>> Begin

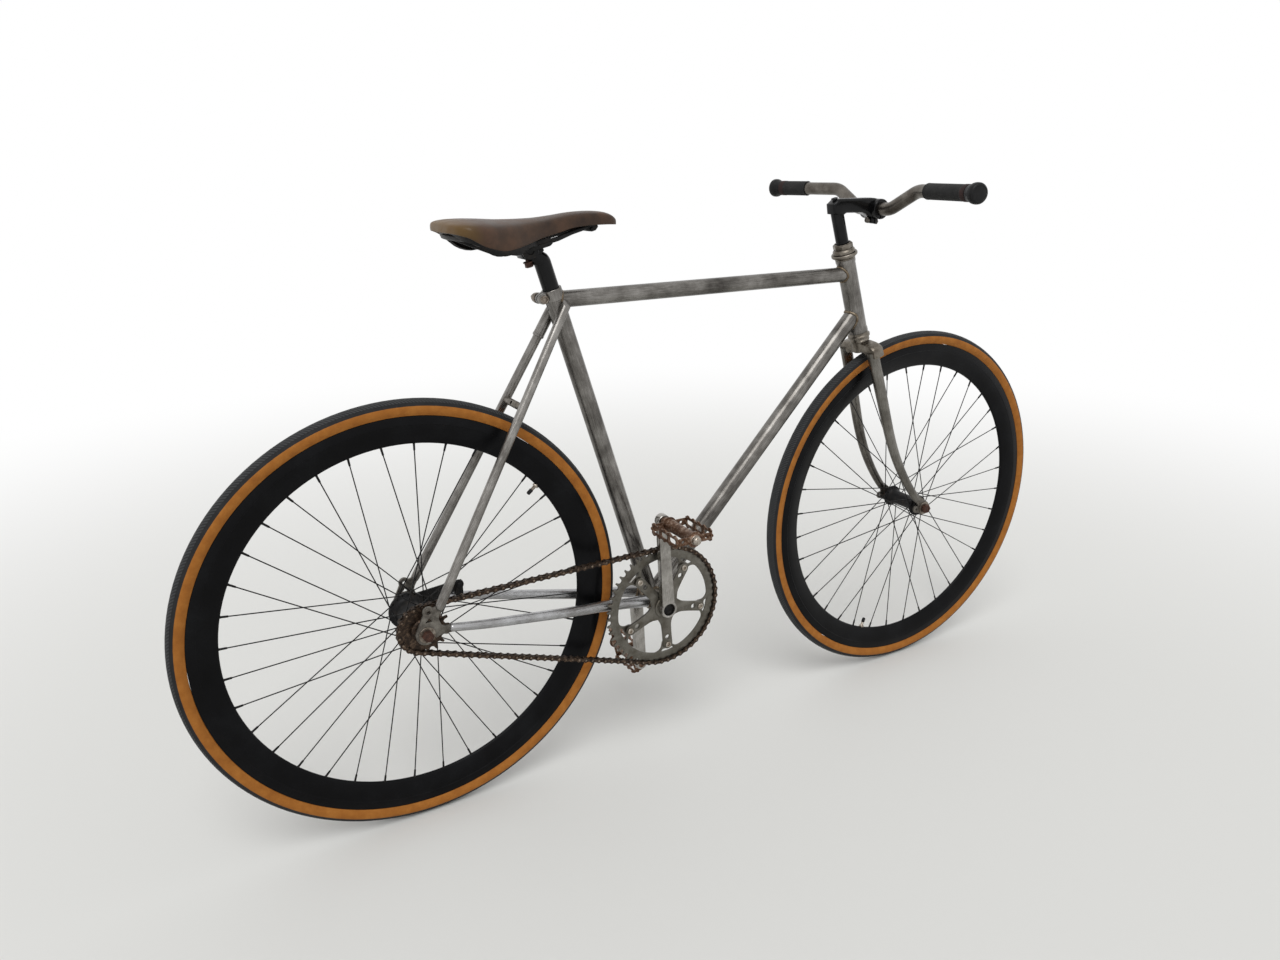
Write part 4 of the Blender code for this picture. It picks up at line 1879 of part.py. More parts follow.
def build_saddle_clamp():
    """A block that grips both rails in bores along its length."""
    half_height = 0.0065
    frame = rail_frame()
    clamp = box("saddle_clamp", (CRADLE_LENGTH, 2 * (RAIL_Y + 0.0048), 2 * half_height), frame)
    bevel = clamp.modifiers.new("Cast edges", "BEVEL")
    bevel.width = 0.0025
    bevel.segments = 1
    ends = (-CRADLE_LENGTH, CRADLE_LENGTH)
    for side in (-1, 1):
        start, end = (frame @ Vector((x, side * RAIL_Y, 0)) for x in ends)
        cut(clamp, cylinder("rail_groove_%d" % side, RAIL_RADIUS + GAP, start, end, 10))
    below = frame @ Vector((-CRADLE_BOLT_BACK, 0, -0.03))
    above = frame @ Vector((-CRADLE_BOLT_BACK, 0, 0.03))
    cut(clamp, cylinder("clamp_bolt_hole", CRADLE_BOLT_RADIUS + GAP, below, above, 10))
    make_part(clamp, "black_steel", seatpost_pivot)

    def place(height):
        return frame @ Vector((-CRADLE_BOLT_BACK, 0, height))

    bolt = cylinder("saddle_clamp_bolt", CRADLE_BOLT_RADIUS, place(-0.0280), place(0.0105), 10)
    nut = cylinder("clamp_nut", 0.0065, place(half_height + GAP), place(0.0115), 6)
    head = cylinder("clamp_bolt_head", 0.0062, place(-0.0310), place(-0.0240), 6)
    make_part(join(bolt, nut, head), "rusty_steel", seatpost_pivot)


SADDLE_TOP_Z = CLUSTER.z + SADDLE_TOP
SADDLE_STATIONS = (
    # Share of the length from the tail, half width, and the drops of top and skirt as shares
    (0.000, 0.580, 0.169, 0.539),
    (0.018, 0.840, 0.085, 0.742),
    (0.064, 0.980, 0.027, 0.876),
    (0.140, 1.000, 0.000, 0.966),
    (0.230, 0.900, 0.009, 1.000),
    (0.330, 0.750, 0.054, 0.944),
    (0.420, 0.585, 0.067, 0.854),
    (0.520, 0.435, 0.063, 0.742),
    (0.620, 0.345, 0.009, 0.618),
    (0.720, 0.292, -0.063, 0.528),
    (0.830, 0.270, -0.090, 0.461),
    (0.920, 0.252, -0.045, 0.472),
    (0.970, 0.205, 0.067, 0.449),
    (1.000, 0.120, 0.225, 0.416),
)
SADDLE_SECTION = (
    # Half width and drop from the top to the skirt, as shares, from the skirt's edge to the middle
    (0.985, 1.00),
    (1.000, 0.55),
    (0.940, 0.26),
    (0.700, 0.08),
    (0.350, 0.01),
    (0.0, 0.0),
)


def build_saddle_cover():
    """The leather top: a saddle form lofted through stations from the tail to the nose."""
    built = bmesh.new()
    rows = []
    for share, wide, top, skirt in SADDLE_STATIONS:
        x = CRADLE.x - SADDLE_SETBACK + CRADLE_SETBACK + SADDLE_LENGTH * share
        high = SADDLE_TOP_Z - SADDLE_DEPTH * top
        low = SADDLE_TOP_Z - SADDLE_DEPTH * skirt
        half = [(w * wide * SADDLE_WIDTH / 2, high + (low - high) * drop) for w, drop in SADDLE_SECTION]
        section = [(-y, z) for y, z in half] + [(y, z) for y, z in reversed(half[:-1])]
        rows.append([built.verts.new((x, y, z)) for y, z in section])
    for here, ahead in zip(rows, rows[1:]):
        for i in range(len(here) - 1):
            built.faces.new((here[i], ahead[i], ahead[i + 1], here[i + 1]))
    for end in (rows[0], rows[-1]):
        built.faces.new(end)
    bmesh.ops.recalc_face_normals(built, faces=built.faces)
    mesh = bpy.data.meshes.new("saddle_cover")
    built.to_mesh(mesh)
    built.free()
    cover = add_object("saddle_cover", mesh)
    shell = cover.modifiers.new("Leather", "SOLIDIFY")
    shell.thickness = SADDLE_WALL
    shell.offset = -1
    make_part(cover, "leather", seatpost_pivot)


def build_rails():
    """Both rails in one bent wire, joined behind the nose, with the rear ends under the cantle."""
    frame = rail_frame()

    def under_top(ahead, y, drop):
        return Vector((CRADLE.x + ahead, y, SADDLE_TOP_Z - drop))

    half = [
        under_top(-CANTLE_BEHIND, CANTLE_HALF_WIDTH, CANTLE_DROP),
        under_top(-RAIL_BEND_BEHIND, RAIL_BEND_Y, RAIL_BEND_DROP),
        frame @ Vector((-RAIL_FLAT_BEHIND, RAIL_Y, 0)),
        frame @ Vector((RAIL_FLAT_AHEAD, RAIL_Y, 0)),
        under_top(RAIL_NECK_AHEAD, RAIL_NECK_Y, RAIL_NECK_DROP),
        under_top(RAIL_NOSE_AHEAD, RAIL_NOSE_Y, RAIL_NOSE_DROP),
    ]
    path = half + [mirrored(p, -1) for p in reversed(half)]
    path = filleted(path[:6], 0.020, 1) + filleted(path[6:], 0.020, 1)
    rails = tube("saddle_rails", path, RAIL_RADIUS, 6)
    cantle = []
    for step in range(-3, 4):
        bow = CANTLE_BOW * (1 - (step / 3) ** 2)
        y = (CANTLE_HALF_WIDTH + CANTLE_RADIUS) * step / 3
        cantle.append(under_top(-CANTLE_BEHIND - bow, y, CANTLE_DROP))
    join(rails, tube("cantle_wire", cantle, CANTLE_RADIUS, 6))
    make_part(rails, "black_steel", seatpost_pivot)


build_seatpost()
build_saddle_clamp()
build_saddle_cover()
build_rails()
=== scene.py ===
import math

import bpy
from mathutils import Matrix, Vector


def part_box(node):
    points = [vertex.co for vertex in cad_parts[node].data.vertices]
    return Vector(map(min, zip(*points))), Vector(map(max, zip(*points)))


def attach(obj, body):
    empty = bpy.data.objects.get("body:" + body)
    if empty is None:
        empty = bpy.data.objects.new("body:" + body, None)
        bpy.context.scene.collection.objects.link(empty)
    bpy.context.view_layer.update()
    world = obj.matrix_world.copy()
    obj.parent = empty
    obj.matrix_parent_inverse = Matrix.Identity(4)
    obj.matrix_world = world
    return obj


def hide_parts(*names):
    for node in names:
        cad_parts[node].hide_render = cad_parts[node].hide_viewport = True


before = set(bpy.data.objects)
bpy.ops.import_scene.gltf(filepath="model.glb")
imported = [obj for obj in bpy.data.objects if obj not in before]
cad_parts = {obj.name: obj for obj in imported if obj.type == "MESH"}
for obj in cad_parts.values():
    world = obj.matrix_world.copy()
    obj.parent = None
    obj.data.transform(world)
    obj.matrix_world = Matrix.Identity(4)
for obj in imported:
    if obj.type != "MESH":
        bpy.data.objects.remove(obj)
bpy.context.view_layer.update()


# Places and sizes, in metres, from the frame

def middle_of(name):
    """The middle of a CAD node's box."""
    corners = [Vector(corner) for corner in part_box(name)]
    return sum(corners, Vector()) / len(corners)


SIDES = (("right", -1), ("left", 1))
FRONT_AXLE = middle_of("front_tyre")
REAR_AXLE = middle_of("rear_tyre")
BRACKET = middle_of("bottom_bracket_shell")
WHEEL_RADIUS = FRONT_AXLE.z
LEAN = math.radians(73.0)
UP = Vector((-math.cos(LEAN), 0, math.sin(LEAN)))
AHEAD = Vector((math.sin(LEAN), 0, math.cos(LEAN)))
BACK = -AHEAD
ACROSS = Vector((0, 1, 0))
FORWARD = Vector((1, 0, 0))
RAKE = 0.040
AXLE_DEPTH = WHEEL_RADIUS + 0.0432
HEAD_LENGTH = 0.138
HEAD_BOTTOM = FRONT_AXLE + UP * AXLE_DEPTH - AHEAD * RAKE
HEAD_TOP = HEAD_BOTTOM + UP * HEAD_LENGTH
HEAD = HEAD_TOP - UP * 0.029  # where the top tube's axis meets the head tube's
DOWN_TUBE_TOP = HEAD_BOTTOM + UP * 0.037
CLUSTER = HEAD - FORWARD * 0.570  # where it meets the seat tube's
SEAT_TUBE_TOP = CLUSTER + UP * 0.0175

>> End

Stated problem → Give back, word for word, each line from the one containing "for step in" down to the one containing "points = [vertex.co", including those two lines.

Complete answer →
    for step in range(-3, 4):
        bow = CANTLE_BOW * (1 - (step / 3) ** 2)
        y = (CANTLE_HALF_WIDTH + CANTLE_RADIUS) * step / 3
        cantle.append(under_top(-CANTLE_BEHIND - bow, y, CANTLE_DROP))
    join(rails, tube("cantle_wire", cantle, CANTLE_RADIUS, 6))
    make_part(rails, "black_steel", seatpost_pivot)


build_seatpost()
build_saddle_clamp()
build_saddle_cover()
build_rails()
=== scene.py ===
import math

import bpy
from mathutils import Matrix, Vector


def part_box(node):
    points = [vertex.co for vertex in cad_parts[node].data.vertices]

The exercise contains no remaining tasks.